*Dataset section*
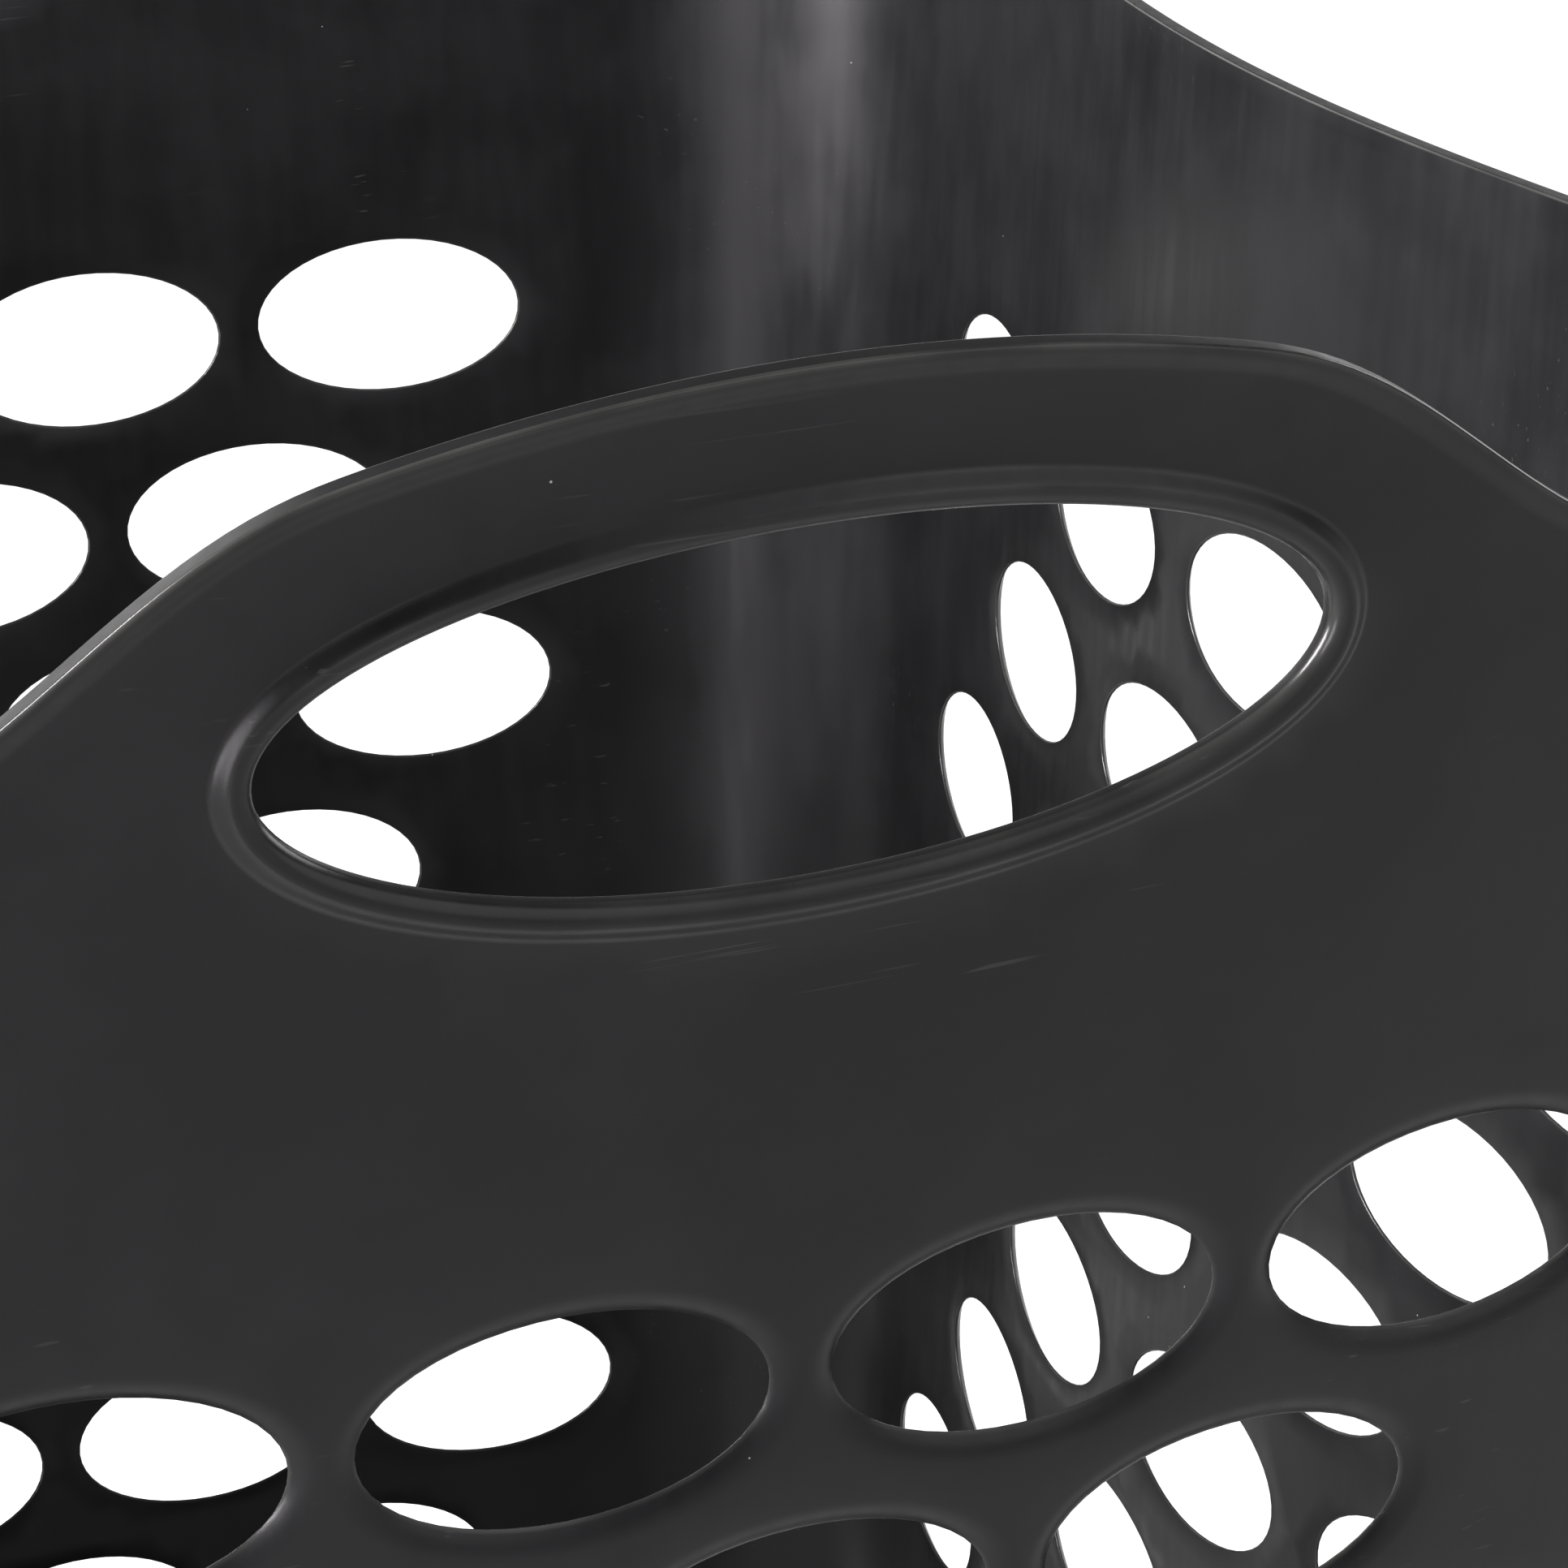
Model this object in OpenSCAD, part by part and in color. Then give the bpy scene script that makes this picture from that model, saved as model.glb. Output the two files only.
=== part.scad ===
// Perforated umbrella stand: a one-piece moulded plastic container with two raised
// hand-grip walls, a lift-out drip tray and four push-in rubber feet.
// Millimetres, +Z up. The origin is on the surface it stands on, below the middle of
// the container. The two grip walls face -Y and +Y, the two side walls face -X and +X.

/* [Container] */
// Outside width at the rim, halfway along the side walls
top_width = 258; // [252:1:262]
// Outside length at the rim, over the middle of the grip walls
top_length = 355.5; // [350:0.5:360]
// Outside width at the underside, halfway along the side walls
base_width = 191; // [188:1:200]
// Outside length at the underside, over the middle of the grip walls
base_length = 255.5; // [252:0.5:265]
// Height of the side walls, from the underside to the rim
body_height = 430; // [424:1:445]
// Wall thickness
wall = 1.5; // [1.3:0.1:3]
// Floor thickness
floor_thickness = 3; // [2.5:0.1:4]
// Corner radius in plan, at the underside
corner_radius = 27; // [22:1:30]
// How far the grip walls bow outwards, from the line of the corners to their middle
grip_wall_bow = 10.5; // [6:0.5:12]
// How far the side walls draw in, from the line of the corners to their middle
side_wall_waist = 11.5; // [6:0.5:12]

/* [Rim and grips] */
// Height of a grip lobe above the side rim
lobe_height = 32.5; // [28:0.5:35]
// Radius of the lobe's crowned top
lobe_crown = 168; // [150:2:220]
// Distance from the middle at which the lobe starts to fall to the side rim
lobe_shoulder = 39; // [34:0.5:44]
// Distance from the middle at which the lobe has become the side rim
lobe_reach = 104; // [98:0.5:106]
// Height of the thickened lip round the rim
lip_height = 2.6; // [2:0.1:4]
// How far the lip stands out from the wall
lip_out = 0.8; // [0.5:0.1:1.5]
// Full width of a hand slot
slot_width = 98.5; // [94:0.5:104]
// Full height of a hand slot
slot_height = 33.5; // [28:0.5:36]
// Height of a hand slot's middle above the side rim
slot_rise = 1; // [0:0.5:2]
// Width of the bead round a hand slot
bead_width = 3.6; // [2.5:0.1:4]
// How far the bead stands out from the wall
bead_out = 1; // [0.6:0.1:1.5]

/* [Perforations] */
// Full width of a hole
hole_width = 39; // [34:0.5:40]
// Full height of a hole
hole_height = 22; // [18:0.5:23]
// Centre distance of the holes along the grip walls
grip_wall_pitch = 45; // [43:0.5:46]
// Centre distance of the holes along the side walls
side_wall_pitch = 49.5; // [46:0.25:50]
// Centre distance of the rows of holes
row_pitch = 28; // [26:0.25:30]
// Depth of the first row's centre below the side rim
first_row_depth = 67; // [64:1:72]
// Number of rows
rows = 12; // [8:1:12]

/* [Tray and feet] */
// Gap between the drip tray and the container's wall
tray_gap = 1.2; // [0.8:0.1:2]
// Height of the drip tray
tray_height = 24; // [18:1:26]
// Wall and floor thickness of the drip tray
tray_wall = 2; // [1.6:0.1:2.5]
// Diameter of a rubber foot
foot_diameter = 18; // [14:1:22]
// Height of a rubber foot below the container
foot_height = 5; // [4:0.5:8]
// Distance of the feet from the middle, across the width
foot_x = 66; // [60:1:70]
// Distance of the feet from the middle, along the length
foot_y = 104; // [96:1:108]
// Diameter of the stem that plugs into the floor
stem_diameter = 7; // [5:0.5:9]

/* [Hidden] */

$fn = 64;
corner_steps = 7;
grip_wall_steps = 8;
side_wall_steps = 10;
lobe_steps = 20;
hole_steps = 20;
slot_steps = 40;
cut = 12;

black_plastic = [0.17, 0.17, 0.18];
tray_plastic = [0.24, 0.24, 0.25];
black_rubber = [0.1, 0.1, 0.1];

underside = foot_height;
floor_top = underside + floor_thickness;
rim = underside + body_height;
lobe_top = rim + lobe_height;
full_height = body_height + lobe_height + cut;

width_slope = (top_width - base_width) / body_height;
length_slope = (top_length - base_length) / body_height;

holes_per_side_row = 4;
stem_press = 0.1;
stem_below_floor_top = 0.3;
foot_edge = 1.5;
tray_out = -wall - tray_gap;
tray_inside_out = tray_out - tray_wall;
tray_floor_top = floor_top + tray_wall;

// Outside width and length at a height above the underside, on the sloping walls.
function width_at(h) = base_width + width_slope * h;
function length_at(h) = base_length + length_slope * h;

// A point at angle a on the corner in quadrant q of a rectangle with rounded corners.
function corner_point(half, r, q, a) =
    let (sx = (q == 0 || q == 3) ? 1 : -1, sy = q < 2 ? 1 : -1)
    [sx * (half.x - r) + r * cos(q * 90 + a), sy * (half.y - r) + r * sin(q * 90 + a)];

// The wall from the end of corner q to the start of the next one, without its ends.
function wall_points(half, r, q, steps) =
    let (from = corner_point(half, r, q, 90), to = corner_point(half, r, (q + 1) % 4, 0))
    [for (i = [1:steps - 1]) from + (to - from) * i / steps];

function rounded_rectangle(half, r) = [
    for (q = [0:3]) each concat(
        [for (i = [0:corner_steps]) corner_point(half, r, q, 90 * i / corner_steps)],
        wall_points(half, r, q, q % 2 == 0 ? grip_wall_steps : side_wall_steps))
];

// Bows the grip walls out and draws the side walls in. Sizes are those at the underside.
function bend(p, half) =
    [p.x * (1 + side_wall_waist / half.x * (1 - cos(180 * p.y / half.y)) / 2),
     p.y * (1 - grip_wall_bow / half.y * pow(p.x / half.x, 2))];

// The container's plan outline at the underside, moved outwards by the given amount.
function plan(out) =
    let (half = [base_width / 2 + out, base_length / 2 + out])
    [for (p = rounded_rectangle(half, corner_radius + out)) bend(p, half)];

// Goes from 0 to 1 with no kink and no sudden bend at either end.
function ease(t) = let (c = min(max(t, 0), 1)) c * c * c * (10 - 15 * c + 6 * c * c);

// Height of the rim above the side rim, at a distance x from the middle.
function lobe(x) =
    (lobe_height - x * x / (2 * lobe_crown))
        * (1 - ease((abs(x) - lobe_shoulder) / (lobe_reach - lobe_shoulder)));

// The rim line from one end of the lobe to the other, moved down by the given amount.
function rim_line(down) = [
    for (i = [-lobe_steps:lobe_steps])
        let (x = lobe_reach * i / lobe_steps)
        [x, rim + lobe(x) - down]
];

// A solid with the container's sloping walls, moved outwards by the given amount.
module sloping_solid(out, from) {
    top_scale = [(width_at(full_height) + 2 * out) / (base_width + 2 * out),
                 (length_at(full_height) + 2 * out) / (base_length + 2 * out)];
    intersection() {
        translate([0, 0, underside])
            linear_extrude(height = full_height, scale = top_scale, slices = 1, segments = 4)
                polygon(plan(out));
        translate([-top_width, -top_length, from])
            cube([2 * top_width, 2 * top_length, full_height]);
    }
}

// Everything above the rim line, moved down by the given amount.
module above_rim(down) {
    far = top_width;
    translate([0, top_length, 0])
        rotate([90, 0, 0])
            linear_extrude(height = 2 * top_length)
                polygon(concat([[-far, rim - down]], rim_line(down),
                    [[far, rim - down], [far, lobe_top + 2 * cut], [-far, lobe_top + 2 * cut]]));
}

// An upright elliptical prism along Y, cut away from the middle at the given distances.
module ellipse_prism(width, height, from, to, steps) {
    translate([0, to, 0])
        rotate([90, 0, 0])
            linear_extrude(height = to - from)
                polygon([for (i = [0:steps - 1])
                    [width / 2 * cos(360 * i / steps), height / 2 * sin(360 * i / steps)]]);
}

// One grip wall's slot, as a prism that runs through the wall.
module grip_slot(grow) {
    middle = length_at(body_height) / 2;
    for (turn = [0, 180])
        rotate([0, 0, turn])
            translate([0, 0, rim + slot_rise])
                ellipse_prism(slot_width + 2 * grow, slot_height + 2 * grow,
                    middle - cut, middle + cut, slot_steps);
}

// A row of holes through one wall that faces +Y: count of them, shifted along X.
module hole_row(count, pitch, shift, distance, reach) {
    for (i = [0:count - 1])
        translate([(i - (count - 1) / 2) * pitch + shift, 0, 0])
            ellipse_prism(hole_width, hole_height, distance - reach, distance + cut, hole_steps);
}

// Even rows have four holes on the grip walls and odd rows three, half a pitch apart.
// The side walls have four in every row, moved a quarter pitch one way and the other.
module perforations() {
    for (row = [0:rows - 1]) {
        depth = first_row_depth + row_pitch * row;
        odd = row % 2;
        translate([0, 0, rim - depth]) {
            for (turn = [0, 180])
                rotate([0, 0, turn])
                    hole_row(4 - odd, grip_wall_pitch, 0,
                        length_at(body_height - depth) / 2, cut);
            for (side = [0, 1])
                mirror([side, 0, 0])
                    rotate([0, 0, -90])
                        hole_row(holes_per_side_row, side_wall_pitch,
                            (2 * odd - 1) * side_wall_pitch / 4,
                            width_at(body_height - depth) / 2, cut / 2);
        }
    }
}

module at_feet() {
    for (x = [-foot_x, foot_x])
        for (y = [-foot_y, foot_y])
            translate([x, y, 0])
                children();
}

// The moulding: floor, four sloping walls, rim lip, two grip lobes with beaded slots.
module container() {
    color(black_plastic)
        difference() {
            union() {
                sloping_solid(0, underside);
                difference() {
                    sloping_solid(lip_out, rim - lip_height - 1);
                    difference() {
                        translate([-top_width, -top_length, 0])
                            cube([2 * top_width, 2 * top_length, lobe_top + cut]);
                        above_rim(lip_height);
                    }
                }
                intersection() {
                    sloping_solid(bead_out, rim - slot_height);
                    grip_slot(bead_width);
                }
            }
            sloping_solid(-wall, floor_top);
            above_rim(0);
            grip_slot(0);
            perforations();
            at_feet()
                translate([0, 0, underside - cut])
                    cylinder(d = stem_diameter, h = 2 * cut);
        }
}

// A shallow open tray that stands loose on the floor and lifts straight out.
module drip_tray() {
    color(tray_plastic)
        difference() {
            intersection() {
                sloping_solid(tray_out, floor_top);
                translate([-top_width, -top_length, 0])
                    cube([2 * top_width, 2 * top_length, floor_top + tray_height]);
            }
            sloping_solid(tray_inside_out, tray_floor_top);
        }
}

// A rubber foot: a pad with a bevelled edge below the floor and a stem plugged into it.
module foot(x, y) {
    color(black_rubber)
        translate([x, y, 0]) {
            cylinder(d1 = foot_diameter - 2 * foot_edge, d2 = foot_diameter, h = foot_edge);
            translate([0, 0, foot_edge])
                cylinder(d = foot_diameter, h = foot_height - foot_edge);
            translate([0, 0, foot_height - foot_edge])
                cylinder(d = stem_diameter + 2 * stem_press,
                    h = foot_edge + floor_thickness - stem_below_floor_top);
        }
}

container();
drip_tray();
foot(-foot_x, -foot_y);  // foot_front_left
foot(foot_x, -foot_y);  // foot_front_right
foot(-foot_x, foot_y);  // foot_back_left
foot(foot_x, foot_y);  // foot_back_right
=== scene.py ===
"""The looks of a perforated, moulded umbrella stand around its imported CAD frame.

The container is rebuilt as one closed shell on the same sloping plan as the CAD part, with
rounded hole edges, a rim lip and beaded hand slots. The drip tray follows the same plan, and
the rubber feet are turned. Lengths are in millimetres until the meshes are made, and in
metres for the camera, the lights and the floor. u is the way round the walls: x on the grip
walls and y on the side walls.
"""

import math

import bpy
import numpy as np
from mathutils import Matrix, Vector
from mathutils.geometry import delaunay_2d_cdt


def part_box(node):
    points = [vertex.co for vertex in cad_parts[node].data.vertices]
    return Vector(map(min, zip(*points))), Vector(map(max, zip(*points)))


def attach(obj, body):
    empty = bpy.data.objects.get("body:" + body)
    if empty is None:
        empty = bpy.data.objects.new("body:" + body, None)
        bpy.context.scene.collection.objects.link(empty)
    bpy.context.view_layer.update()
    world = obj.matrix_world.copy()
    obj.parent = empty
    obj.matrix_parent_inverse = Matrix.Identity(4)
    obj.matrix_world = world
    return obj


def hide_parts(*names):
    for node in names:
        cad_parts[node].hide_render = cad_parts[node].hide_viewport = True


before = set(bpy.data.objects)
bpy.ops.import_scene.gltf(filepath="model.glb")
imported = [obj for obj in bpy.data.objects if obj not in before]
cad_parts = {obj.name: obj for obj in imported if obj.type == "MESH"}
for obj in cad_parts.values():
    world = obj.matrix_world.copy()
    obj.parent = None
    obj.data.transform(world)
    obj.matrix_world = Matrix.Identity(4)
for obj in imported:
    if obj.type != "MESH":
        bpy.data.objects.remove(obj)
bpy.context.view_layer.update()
MM = 0.001

# ---------------------------------------------------------------- sizes, as in the CAD part

TOP_HALF = np.array([258.0, 355.5]) / 2
BASE_HALF = np.array([191.0, 255.5]) / 2
WALL = 1.5
FLOOR = 3.0
CORNER_RADIUS = 27.0
GRIP_WALL_BOW = 10.5
SIDE_WALL_WAIST = 11.5

LOBE_HEIGHT = 32.5
LOBE_CROWN = 168.0
LOBE_SHOULDER = 39.0
LOBE_REACH = 104.0
LIP_HEIGHT = 2.6
LIP_OUT = 0.8
SLOT_HALF = np.array([98.5, 33.5]) / 2
SLOT_RISE = 1.0
BEAD_WIDTH = 3.6
BEAD_OUT = 1.0

HOLE_HALF = np.array([39.0, 22.0]) / 2
GRIP_WALL_PITCH = 45.0
SIDE_WALL_PITCH = 49.5
SIDE_ROW_HOLES = 4
ROW_PITCH = 28.0
FIRST_ROW_DEPTH = 67.0
ROWS = 12

TRAY_GAP = 1.2
TRAY_WALL = 2.0
STEM_RADIUS = 3.5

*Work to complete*
Exactly repeat the lines running from the top of the listing to the line bearing "face -X and +X.", both of those lines included, and only them.

*Solution to this problem*
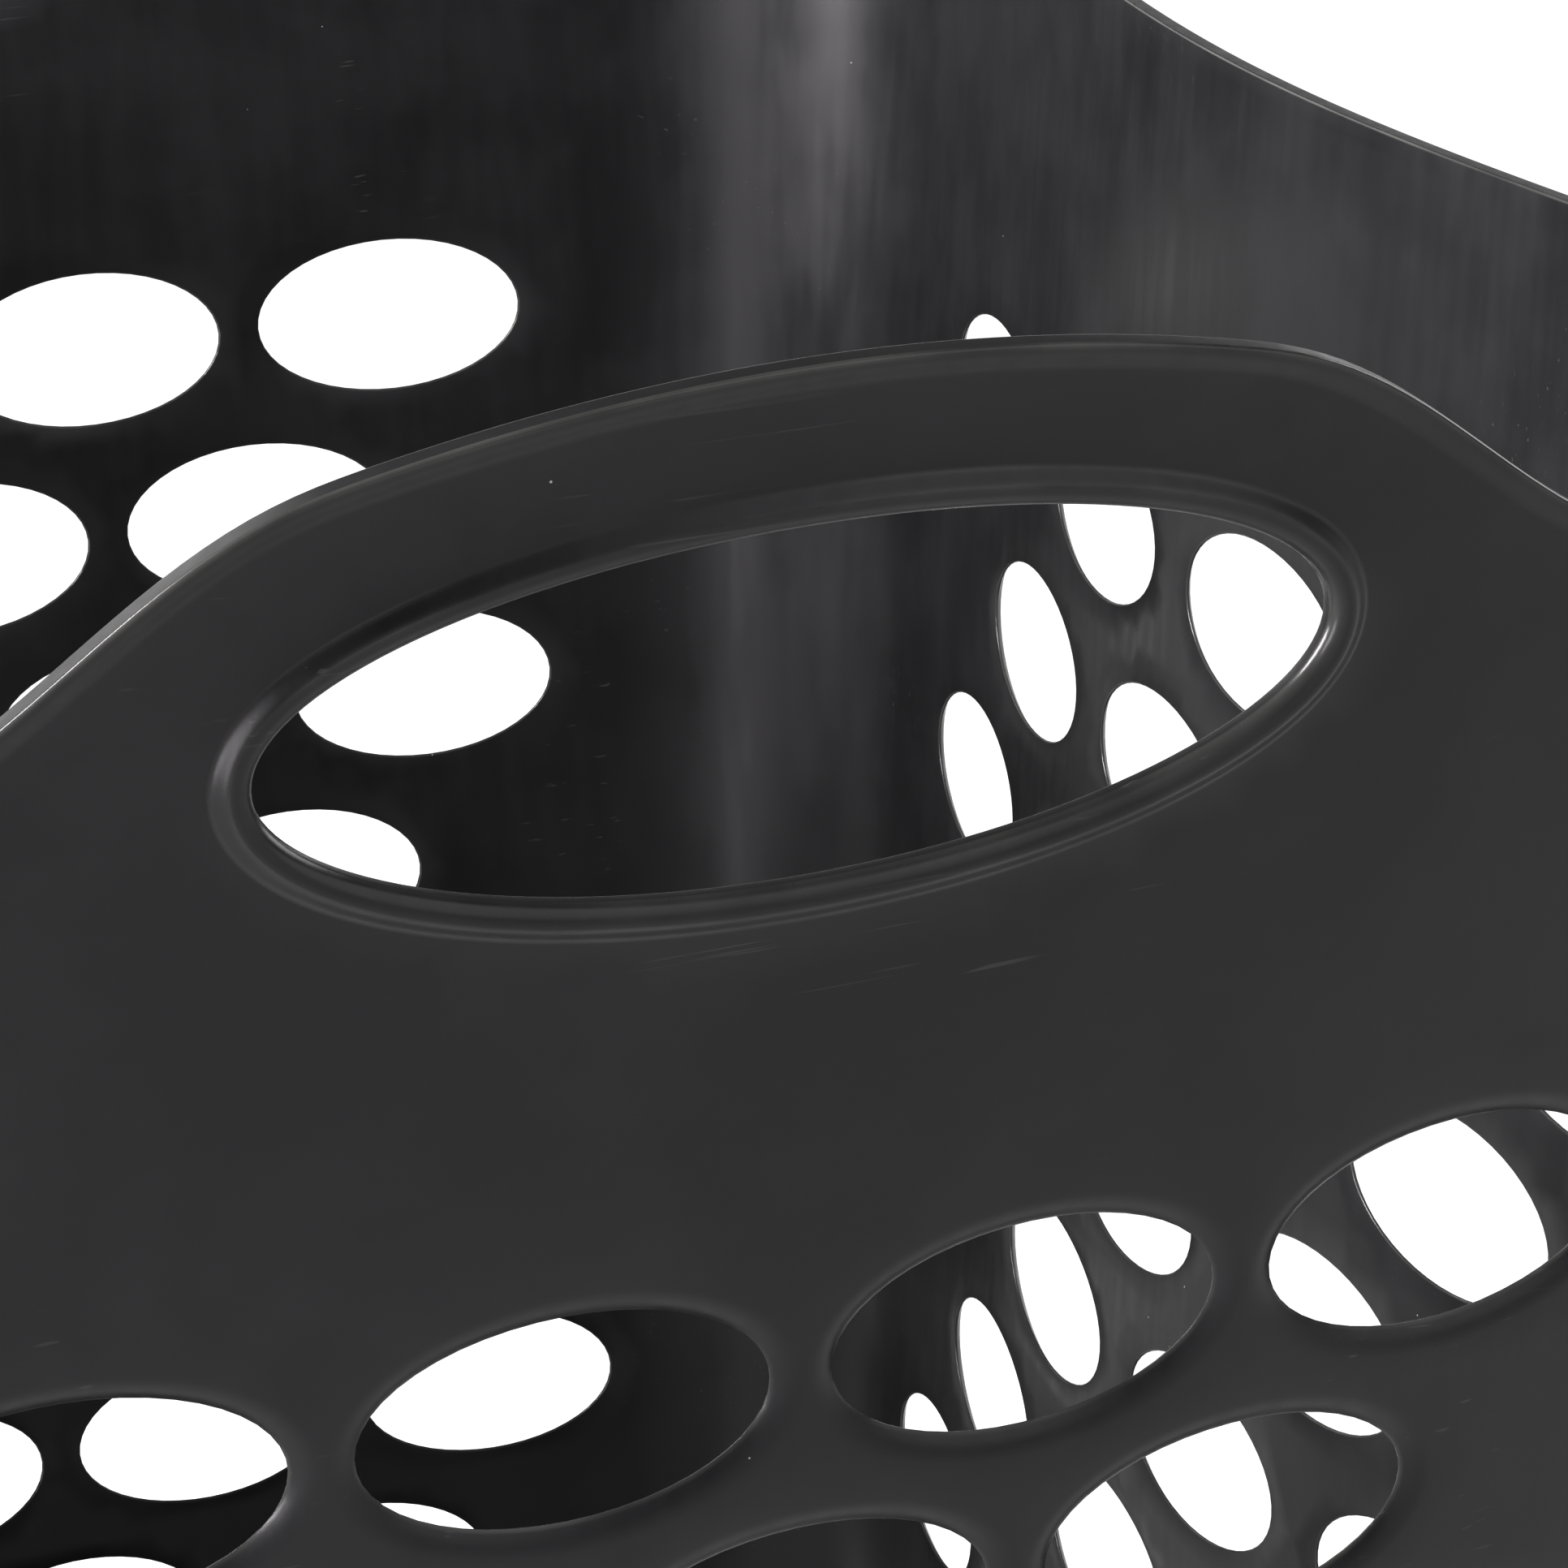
Model this object in OpenSCAD, part by part and in color. Then give the bpy scene script that makes this picture from that model, saved as model.glb. Output the two files only.
=== part.scad ===
// Perforated umbrella stand: a one-piece moulded plastic container with two raised
// hand-grip walls, a lift-out drip tray and four push-in rubber feet.
// Millimetres, +Z up. The origin is on the surface it stands on, below the middle of
// the container. The two grip walls face -Y and +Y, the two side walls face -X and +X.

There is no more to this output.